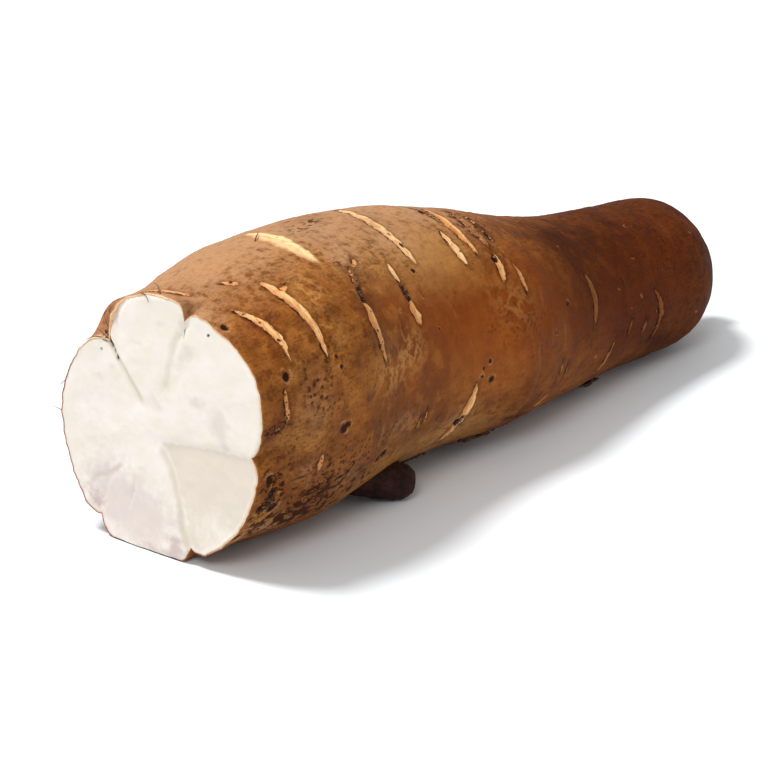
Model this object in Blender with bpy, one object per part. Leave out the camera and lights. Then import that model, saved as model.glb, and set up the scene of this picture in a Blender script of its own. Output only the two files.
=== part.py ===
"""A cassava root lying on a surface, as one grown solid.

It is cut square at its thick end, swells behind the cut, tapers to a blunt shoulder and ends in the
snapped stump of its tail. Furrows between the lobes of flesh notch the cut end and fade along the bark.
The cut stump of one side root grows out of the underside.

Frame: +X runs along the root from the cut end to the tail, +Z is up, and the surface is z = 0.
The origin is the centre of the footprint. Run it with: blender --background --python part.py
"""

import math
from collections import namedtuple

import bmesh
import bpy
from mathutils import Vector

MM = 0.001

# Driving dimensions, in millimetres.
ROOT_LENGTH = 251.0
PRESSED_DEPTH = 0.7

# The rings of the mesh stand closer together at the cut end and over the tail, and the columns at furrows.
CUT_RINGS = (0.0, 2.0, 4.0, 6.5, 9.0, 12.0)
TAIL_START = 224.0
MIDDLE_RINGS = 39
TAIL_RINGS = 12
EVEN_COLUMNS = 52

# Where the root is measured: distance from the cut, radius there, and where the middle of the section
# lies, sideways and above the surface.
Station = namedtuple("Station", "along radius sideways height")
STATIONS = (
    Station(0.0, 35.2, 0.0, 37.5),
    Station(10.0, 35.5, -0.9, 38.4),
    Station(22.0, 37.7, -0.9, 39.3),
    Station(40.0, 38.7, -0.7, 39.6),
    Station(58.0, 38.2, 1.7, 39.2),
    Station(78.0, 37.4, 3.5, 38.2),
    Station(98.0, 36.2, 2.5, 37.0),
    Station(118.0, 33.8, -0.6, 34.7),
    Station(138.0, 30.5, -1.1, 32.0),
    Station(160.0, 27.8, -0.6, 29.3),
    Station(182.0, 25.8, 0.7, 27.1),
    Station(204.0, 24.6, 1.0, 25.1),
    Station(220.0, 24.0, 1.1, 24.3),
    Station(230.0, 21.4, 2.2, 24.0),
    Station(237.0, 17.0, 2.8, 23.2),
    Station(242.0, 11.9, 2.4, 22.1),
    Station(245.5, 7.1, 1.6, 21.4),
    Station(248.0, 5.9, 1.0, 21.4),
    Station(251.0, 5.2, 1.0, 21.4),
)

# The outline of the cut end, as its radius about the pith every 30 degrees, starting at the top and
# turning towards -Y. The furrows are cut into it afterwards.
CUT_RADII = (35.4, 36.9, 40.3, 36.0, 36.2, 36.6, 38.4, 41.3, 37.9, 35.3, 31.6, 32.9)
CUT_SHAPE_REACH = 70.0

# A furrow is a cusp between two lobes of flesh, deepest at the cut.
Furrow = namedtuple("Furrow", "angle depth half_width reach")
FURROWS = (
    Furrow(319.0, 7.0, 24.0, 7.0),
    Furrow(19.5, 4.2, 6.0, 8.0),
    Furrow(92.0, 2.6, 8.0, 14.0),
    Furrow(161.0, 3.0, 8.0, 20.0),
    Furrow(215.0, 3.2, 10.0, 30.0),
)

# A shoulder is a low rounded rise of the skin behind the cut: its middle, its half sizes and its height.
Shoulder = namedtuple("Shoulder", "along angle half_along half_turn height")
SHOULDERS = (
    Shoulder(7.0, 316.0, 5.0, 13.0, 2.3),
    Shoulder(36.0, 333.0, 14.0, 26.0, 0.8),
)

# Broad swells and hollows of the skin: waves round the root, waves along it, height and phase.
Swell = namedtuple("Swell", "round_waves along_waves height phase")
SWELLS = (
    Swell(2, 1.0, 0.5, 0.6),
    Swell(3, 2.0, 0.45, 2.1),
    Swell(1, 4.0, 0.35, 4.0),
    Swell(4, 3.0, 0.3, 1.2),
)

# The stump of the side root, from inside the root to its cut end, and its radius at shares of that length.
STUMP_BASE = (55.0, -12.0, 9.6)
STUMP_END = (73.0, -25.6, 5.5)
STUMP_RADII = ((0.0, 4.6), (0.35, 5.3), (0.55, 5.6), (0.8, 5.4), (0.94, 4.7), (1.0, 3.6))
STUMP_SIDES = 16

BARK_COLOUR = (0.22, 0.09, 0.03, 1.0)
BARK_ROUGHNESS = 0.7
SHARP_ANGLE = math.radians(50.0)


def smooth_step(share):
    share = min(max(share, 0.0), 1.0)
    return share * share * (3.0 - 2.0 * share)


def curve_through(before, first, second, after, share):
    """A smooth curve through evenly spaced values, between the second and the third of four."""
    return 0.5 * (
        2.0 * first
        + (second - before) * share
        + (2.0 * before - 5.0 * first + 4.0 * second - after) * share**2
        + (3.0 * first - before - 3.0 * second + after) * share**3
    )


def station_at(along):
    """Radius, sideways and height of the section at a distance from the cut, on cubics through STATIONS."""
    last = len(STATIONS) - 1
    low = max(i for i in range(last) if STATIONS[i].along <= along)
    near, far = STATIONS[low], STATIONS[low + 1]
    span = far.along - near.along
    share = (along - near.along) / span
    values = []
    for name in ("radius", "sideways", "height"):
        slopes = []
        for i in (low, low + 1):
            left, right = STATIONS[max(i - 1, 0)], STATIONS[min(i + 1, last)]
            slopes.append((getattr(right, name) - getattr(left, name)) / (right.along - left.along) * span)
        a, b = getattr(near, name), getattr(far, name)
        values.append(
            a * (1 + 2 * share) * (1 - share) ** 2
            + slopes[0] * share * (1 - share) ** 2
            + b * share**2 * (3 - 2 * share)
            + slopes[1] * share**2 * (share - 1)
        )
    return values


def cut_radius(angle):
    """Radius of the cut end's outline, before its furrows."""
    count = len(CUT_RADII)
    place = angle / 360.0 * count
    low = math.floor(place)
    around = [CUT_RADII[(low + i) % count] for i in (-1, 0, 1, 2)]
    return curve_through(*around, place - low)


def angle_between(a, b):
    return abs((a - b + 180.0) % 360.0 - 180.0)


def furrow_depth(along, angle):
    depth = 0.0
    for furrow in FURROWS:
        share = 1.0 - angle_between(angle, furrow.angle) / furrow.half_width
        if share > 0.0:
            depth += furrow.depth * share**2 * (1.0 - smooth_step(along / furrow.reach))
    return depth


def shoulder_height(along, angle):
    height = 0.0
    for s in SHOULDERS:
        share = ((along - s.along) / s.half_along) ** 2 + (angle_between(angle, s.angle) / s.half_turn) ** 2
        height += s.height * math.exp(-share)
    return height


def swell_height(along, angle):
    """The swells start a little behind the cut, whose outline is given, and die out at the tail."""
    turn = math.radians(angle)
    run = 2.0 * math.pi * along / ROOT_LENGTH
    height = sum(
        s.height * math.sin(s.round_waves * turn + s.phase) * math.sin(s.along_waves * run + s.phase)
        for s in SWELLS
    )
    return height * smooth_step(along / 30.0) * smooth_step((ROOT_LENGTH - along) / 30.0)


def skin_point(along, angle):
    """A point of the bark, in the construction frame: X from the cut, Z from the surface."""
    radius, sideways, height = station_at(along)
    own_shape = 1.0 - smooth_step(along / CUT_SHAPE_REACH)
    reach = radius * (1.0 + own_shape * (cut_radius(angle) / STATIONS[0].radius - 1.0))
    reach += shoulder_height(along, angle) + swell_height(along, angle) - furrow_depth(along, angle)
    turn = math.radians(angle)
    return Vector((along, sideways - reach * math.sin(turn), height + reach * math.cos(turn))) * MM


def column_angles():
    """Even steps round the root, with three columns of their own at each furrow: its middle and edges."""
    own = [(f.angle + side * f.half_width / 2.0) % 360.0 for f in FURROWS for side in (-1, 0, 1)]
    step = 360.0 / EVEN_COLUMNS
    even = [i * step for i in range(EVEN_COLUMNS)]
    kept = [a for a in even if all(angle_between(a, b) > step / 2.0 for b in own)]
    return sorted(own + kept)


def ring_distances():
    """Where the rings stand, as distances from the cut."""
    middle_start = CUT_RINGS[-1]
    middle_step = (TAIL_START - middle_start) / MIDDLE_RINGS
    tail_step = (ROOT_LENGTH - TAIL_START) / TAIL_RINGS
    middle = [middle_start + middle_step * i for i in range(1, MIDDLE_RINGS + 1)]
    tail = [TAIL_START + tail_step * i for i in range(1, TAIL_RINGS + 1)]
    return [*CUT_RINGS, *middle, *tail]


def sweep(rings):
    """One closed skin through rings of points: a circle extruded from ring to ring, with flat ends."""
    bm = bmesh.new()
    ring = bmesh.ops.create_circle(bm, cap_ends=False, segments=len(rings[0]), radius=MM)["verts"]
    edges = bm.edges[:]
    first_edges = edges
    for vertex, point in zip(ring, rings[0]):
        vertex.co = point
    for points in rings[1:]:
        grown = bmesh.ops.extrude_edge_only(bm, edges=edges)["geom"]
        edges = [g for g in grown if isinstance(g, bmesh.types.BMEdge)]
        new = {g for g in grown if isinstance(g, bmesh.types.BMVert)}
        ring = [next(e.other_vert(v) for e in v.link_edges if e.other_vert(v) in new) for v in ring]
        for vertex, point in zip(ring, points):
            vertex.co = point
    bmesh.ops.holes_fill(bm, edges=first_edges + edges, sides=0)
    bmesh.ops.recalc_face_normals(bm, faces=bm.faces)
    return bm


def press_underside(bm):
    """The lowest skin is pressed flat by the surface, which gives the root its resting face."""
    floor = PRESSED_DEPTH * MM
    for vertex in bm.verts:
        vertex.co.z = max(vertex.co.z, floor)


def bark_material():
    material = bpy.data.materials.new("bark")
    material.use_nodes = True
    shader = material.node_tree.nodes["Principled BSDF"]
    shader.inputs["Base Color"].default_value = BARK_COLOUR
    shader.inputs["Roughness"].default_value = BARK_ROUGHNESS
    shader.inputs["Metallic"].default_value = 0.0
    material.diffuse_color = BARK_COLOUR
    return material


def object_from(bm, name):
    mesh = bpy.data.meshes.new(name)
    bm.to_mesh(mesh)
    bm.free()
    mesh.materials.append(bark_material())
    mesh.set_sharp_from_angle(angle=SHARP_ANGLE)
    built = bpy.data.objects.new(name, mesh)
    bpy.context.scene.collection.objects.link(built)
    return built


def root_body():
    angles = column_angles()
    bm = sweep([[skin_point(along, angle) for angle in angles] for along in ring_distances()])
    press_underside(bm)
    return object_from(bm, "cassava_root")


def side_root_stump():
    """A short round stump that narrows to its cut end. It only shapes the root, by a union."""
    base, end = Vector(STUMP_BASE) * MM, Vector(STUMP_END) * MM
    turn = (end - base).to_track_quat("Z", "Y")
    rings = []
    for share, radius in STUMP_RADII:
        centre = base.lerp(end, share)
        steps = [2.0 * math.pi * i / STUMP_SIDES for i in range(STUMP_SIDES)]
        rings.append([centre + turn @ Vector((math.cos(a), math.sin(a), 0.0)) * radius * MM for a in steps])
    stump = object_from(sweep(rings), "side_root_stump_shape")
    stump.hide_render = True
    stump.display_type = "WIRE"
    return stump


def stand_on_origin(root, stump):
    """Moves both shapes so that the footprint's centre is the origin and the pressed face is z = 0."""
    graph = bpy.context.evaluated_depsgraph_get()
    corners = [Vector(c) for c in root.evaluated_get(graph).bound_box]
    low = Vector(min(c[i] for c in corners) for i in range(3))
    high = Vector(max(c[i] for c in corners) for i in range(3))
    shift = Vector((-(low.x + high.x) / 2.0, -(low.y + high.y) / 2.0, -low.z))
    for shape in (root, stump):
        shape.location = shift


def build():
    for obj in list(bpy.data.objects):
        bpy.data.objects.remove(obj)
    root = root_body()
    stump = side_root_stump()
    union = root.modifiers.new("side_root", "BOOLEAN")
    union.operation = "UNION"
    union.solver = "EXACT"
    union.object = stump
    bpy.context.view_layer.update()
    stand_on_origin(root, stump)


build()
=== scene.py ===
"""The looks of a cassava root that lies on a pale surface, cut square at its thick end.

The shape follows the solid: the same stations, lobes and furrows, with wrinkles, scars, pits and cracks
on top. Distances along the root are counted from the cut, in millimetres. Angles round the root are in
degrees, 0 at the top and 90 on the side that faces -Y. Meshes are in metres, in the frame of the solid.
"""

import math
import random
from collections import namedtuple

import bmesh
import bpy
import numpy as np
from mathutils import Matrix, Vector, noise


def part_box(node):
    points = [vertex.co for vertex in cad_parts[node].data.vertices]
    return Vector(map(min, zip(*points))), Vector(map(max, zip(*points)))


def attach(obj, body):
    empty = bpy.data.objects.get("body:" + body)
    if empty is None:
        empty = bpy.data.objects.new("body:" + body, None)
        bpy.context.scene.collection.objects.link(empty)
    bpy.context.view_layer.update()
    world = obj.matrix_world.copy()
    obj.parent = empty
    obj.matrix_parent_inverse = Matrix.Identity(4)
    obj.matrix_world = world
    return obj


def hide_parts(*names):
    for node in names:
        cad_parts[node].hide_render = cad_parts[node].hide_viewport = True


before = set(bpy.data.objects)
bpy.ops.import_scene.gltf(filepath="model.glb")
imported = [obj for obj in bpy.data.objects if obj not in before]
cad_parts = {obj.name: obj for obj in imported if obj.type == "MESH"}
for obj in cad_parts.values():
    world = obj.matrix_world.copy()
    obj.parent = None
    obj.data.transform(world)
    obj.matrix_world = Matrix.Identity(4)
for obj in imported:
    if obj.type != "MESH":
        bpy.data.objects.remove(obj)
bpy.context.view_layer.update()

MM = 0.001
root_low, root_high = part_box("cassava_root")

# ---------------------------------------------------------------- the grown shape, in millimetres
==
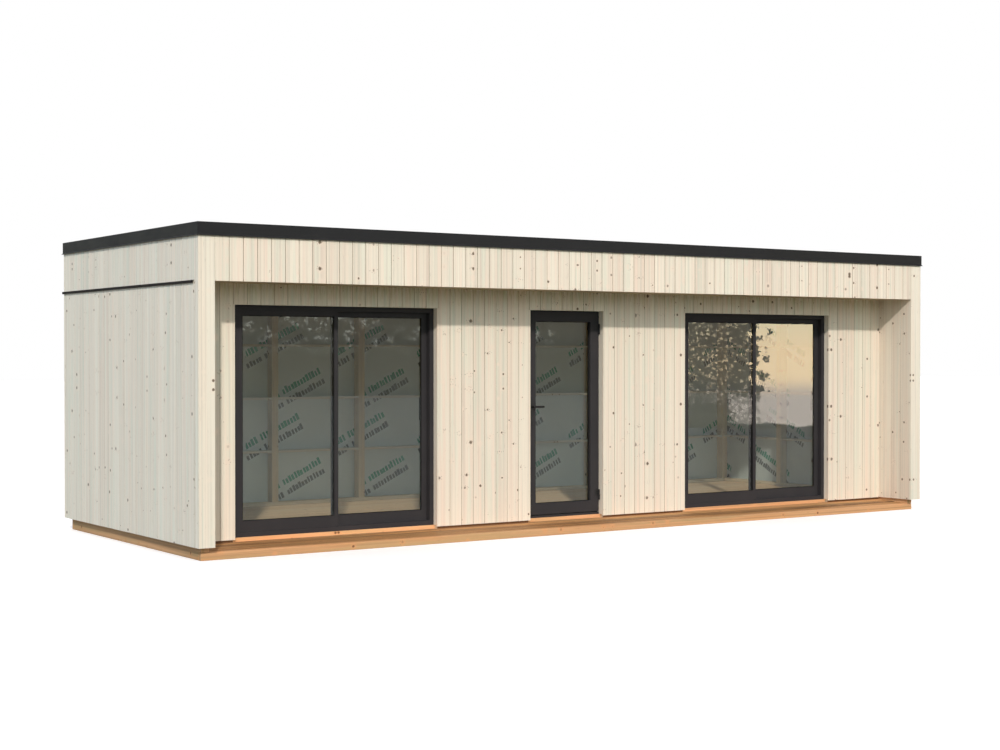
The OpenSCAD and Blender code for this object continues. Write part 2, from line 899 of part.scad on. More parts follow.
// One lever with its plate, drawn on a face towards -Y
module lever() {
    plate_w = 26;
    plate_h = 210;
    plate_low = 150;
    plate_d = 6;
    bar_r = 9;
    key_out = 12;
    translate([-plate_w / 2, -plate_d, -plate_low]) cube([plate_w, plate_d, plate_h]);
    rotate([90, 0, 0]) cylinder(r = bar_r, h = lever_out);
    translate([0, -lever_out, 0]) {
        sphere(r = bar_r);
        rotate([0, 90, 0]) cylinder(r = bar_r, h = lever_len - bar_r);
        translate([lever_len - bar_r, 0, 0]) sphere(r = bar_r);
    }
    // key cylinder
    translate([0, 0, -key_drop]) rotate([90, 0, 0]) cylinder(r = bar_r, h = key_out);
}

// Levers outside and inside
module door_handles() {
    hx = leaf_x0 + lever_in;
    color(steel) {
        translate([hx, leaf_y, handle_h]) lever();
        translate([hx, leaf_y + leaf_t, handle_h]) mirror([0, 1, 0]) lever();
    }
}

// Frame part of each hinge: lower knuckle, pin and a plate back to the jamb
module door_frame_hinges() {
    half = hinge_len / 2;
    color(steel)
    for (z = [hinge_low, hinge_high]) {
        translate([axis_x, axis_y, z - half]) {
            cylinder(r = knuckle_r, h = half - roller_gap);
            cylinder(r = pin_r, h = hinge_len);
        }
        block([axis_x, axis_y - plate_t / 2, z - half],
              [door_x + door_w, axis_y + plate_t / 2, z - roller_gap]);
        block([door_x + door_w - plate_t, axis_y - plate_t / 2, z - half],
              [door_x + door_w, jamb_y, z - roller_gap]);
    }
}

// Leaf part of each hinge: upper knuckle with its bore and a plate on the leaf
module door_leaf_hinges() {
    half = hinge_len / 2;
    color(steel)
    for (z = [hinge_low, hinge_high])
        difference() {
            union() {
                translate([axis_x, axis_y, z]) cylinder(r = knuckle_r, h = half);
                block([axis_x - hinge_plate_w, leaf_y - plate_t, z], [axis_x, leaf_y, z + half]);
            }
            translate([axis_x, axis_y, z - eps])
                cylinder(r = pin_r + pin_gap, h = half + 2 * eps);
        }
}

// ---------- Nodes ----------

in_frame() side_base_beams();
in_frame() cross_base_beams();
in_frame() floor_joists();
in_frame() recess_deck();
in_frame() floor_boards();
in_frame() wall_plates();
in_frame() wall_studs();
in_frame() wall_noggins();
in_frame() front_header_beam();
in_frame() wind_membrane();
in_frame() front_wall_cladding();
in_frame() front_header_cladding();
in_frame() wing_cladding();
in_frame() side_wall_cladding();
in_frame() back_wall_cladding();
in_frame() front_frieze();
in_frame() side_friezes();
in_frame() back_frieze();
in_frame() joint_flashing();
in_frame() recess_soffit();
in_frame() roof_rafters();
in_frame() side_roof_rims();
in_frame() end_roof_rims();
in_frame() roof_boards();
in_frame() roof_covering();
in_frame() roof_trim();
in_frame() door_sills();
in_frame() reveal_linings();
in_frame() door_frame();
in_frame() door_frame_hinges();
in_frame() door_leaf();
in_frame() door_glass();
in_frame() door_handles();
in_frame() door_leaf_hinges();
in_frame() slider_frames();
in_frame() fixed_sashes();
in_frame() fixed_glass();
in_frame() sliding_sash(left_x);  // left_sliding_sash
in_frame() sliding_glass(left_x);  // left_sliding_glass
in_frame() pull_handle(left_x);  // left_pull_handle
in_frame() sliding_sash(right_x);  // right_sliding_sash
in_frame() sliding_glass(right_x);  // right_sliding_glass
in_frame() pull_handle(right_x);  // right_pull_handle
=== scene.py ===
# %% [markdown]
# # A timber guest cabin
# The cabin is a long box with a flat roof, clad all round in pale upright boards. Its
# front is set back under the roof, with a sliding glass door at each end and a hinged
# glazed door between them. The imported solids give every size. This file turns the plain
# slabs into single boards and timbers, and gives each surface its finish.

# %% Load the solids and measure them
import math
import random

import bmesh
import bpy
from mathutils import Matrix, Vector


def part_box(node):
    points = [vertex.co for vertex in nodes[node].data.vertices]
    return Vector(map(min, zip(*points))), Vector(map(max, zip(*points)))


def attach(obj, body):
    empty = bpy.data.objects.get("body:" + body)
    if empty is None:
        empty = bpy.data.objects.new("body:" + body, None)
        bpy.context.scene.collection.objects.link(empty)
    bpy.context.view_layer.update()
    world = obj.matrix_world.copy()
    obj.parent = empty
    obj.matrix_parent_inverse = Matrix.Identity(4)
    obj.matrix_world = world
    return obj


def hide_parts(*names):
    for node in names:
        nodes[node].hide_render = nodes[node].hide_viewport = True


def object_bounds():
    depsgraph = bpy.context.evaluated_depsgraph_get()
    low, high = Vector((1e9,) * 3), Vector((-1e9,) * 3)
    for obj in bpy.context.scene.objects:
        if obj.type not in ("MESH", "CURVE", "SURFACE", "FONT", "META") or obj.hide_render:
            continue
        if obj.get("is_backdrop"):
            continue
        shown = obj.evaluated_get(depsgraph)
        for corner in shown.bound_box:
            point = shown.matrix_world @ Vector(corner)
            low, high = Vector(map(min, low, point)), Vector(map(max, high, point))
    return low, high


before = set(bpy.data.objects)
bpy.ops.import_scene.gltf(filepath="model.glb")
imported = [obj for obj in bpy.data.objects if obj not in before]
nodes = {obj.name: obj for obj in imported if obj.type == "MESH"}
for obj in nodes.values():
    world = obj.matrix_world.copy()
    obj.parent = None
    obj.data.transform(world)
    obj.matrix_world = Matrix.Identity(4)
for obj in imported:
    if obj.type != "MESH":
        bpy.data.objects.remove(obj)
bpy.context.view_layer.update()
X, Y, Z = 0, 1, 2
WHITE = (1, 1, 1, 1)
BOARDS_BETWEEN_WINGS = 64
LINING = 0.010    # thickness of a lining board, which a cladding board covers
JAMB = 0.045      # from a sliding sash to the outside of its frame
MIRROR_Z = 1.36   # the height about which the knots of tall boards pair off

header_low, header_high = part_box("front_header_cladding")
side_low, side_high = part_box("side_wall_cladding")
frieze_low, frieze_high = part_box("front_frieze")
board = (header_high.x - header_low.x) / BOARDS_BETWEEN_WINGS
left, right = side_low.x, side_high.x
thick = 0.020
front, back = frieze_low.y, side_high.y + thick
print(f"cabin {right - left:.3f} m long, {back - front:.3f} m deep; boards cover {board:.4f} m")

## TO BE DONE
Above are records; repeat only the lines starting at the line with "in_frame() roof_rafters();" and ending at the line with "nodes[node].hide_render = nodes[node].hide_viewport", exactly as they appear, both included.

## SOLUTION
in_frame() roof_rafters();
in_frame() side_roof_rims();
in_frame() end_roof_rims();
in_frame() roof_boards();
in_frame() roof_covering();
in_frame() roof_trim();
in_frame() door_sills();
in_frame() reveal_linings();
in_frame() door_frame();
in_frame() door_frame_hinges();
in_frame() door_leaf();
in_frame() door_glass();
in_frame() door_handles();
in_frame() door_leaf_hinges();
in_frame() slider_frames();
in_frame() fixed_sashes();
in_frame() fixed_glass();
in_frame() sliding_sash(left_x);  // left_sliding_sash
in_frame() sliding_glass(left_x);  // left_sliding_glass
in_frame() pull_handle(left_x);  // left_pull_handle
in_frame() sliding_sash(right_x);  // right_sliding_sash
in_frame() sliding_glass(right_x);  // right_sliding_glass
in_frame() pull_handle(right_x);  // right_pull_handle
=== scene.py ===
# %% [markdown]
# # A timber guest cabin
# The cabin is a long box with a flat roof, clad all round in pale upright boards. Its
# front is set back under the roof, with a sliding glass door at each end and a hinged
# glazed door between them. The imported solids give every size. This file turns the plain
# slabs into single boards and timbers, and gives each surface its finish.

# %% Load the solids and measure them
import math
import random

import bmesh
import bpy
from mathutils import Matrix, Vector


def part_box(node):
    points = [vertex.co for vertex in nodes[node].data.vertices]
    return Vector(map(min, zip(*points))), Vector(map(max, zip(*points)))


def attach(obj, body):
    empty = bpy.data.objects.get("body:" + body)
    if empty is None:
        empty = bpy.data.objects.new("body:" + body, None)
        bpy.context.scene.collection.objects.link(empty)
    bpy.context.view_layer.update()
    world = obj.matrix_world.copy()
    obj.parent = empty
    obj.matrix_parent_inverse = Matrix.Identity(4)
    obj.matrix_world = world
    return obj


def hide_parts(*names):
    for node in names:
        nodes[node].hide_render = nodes[node].hide_viewport = True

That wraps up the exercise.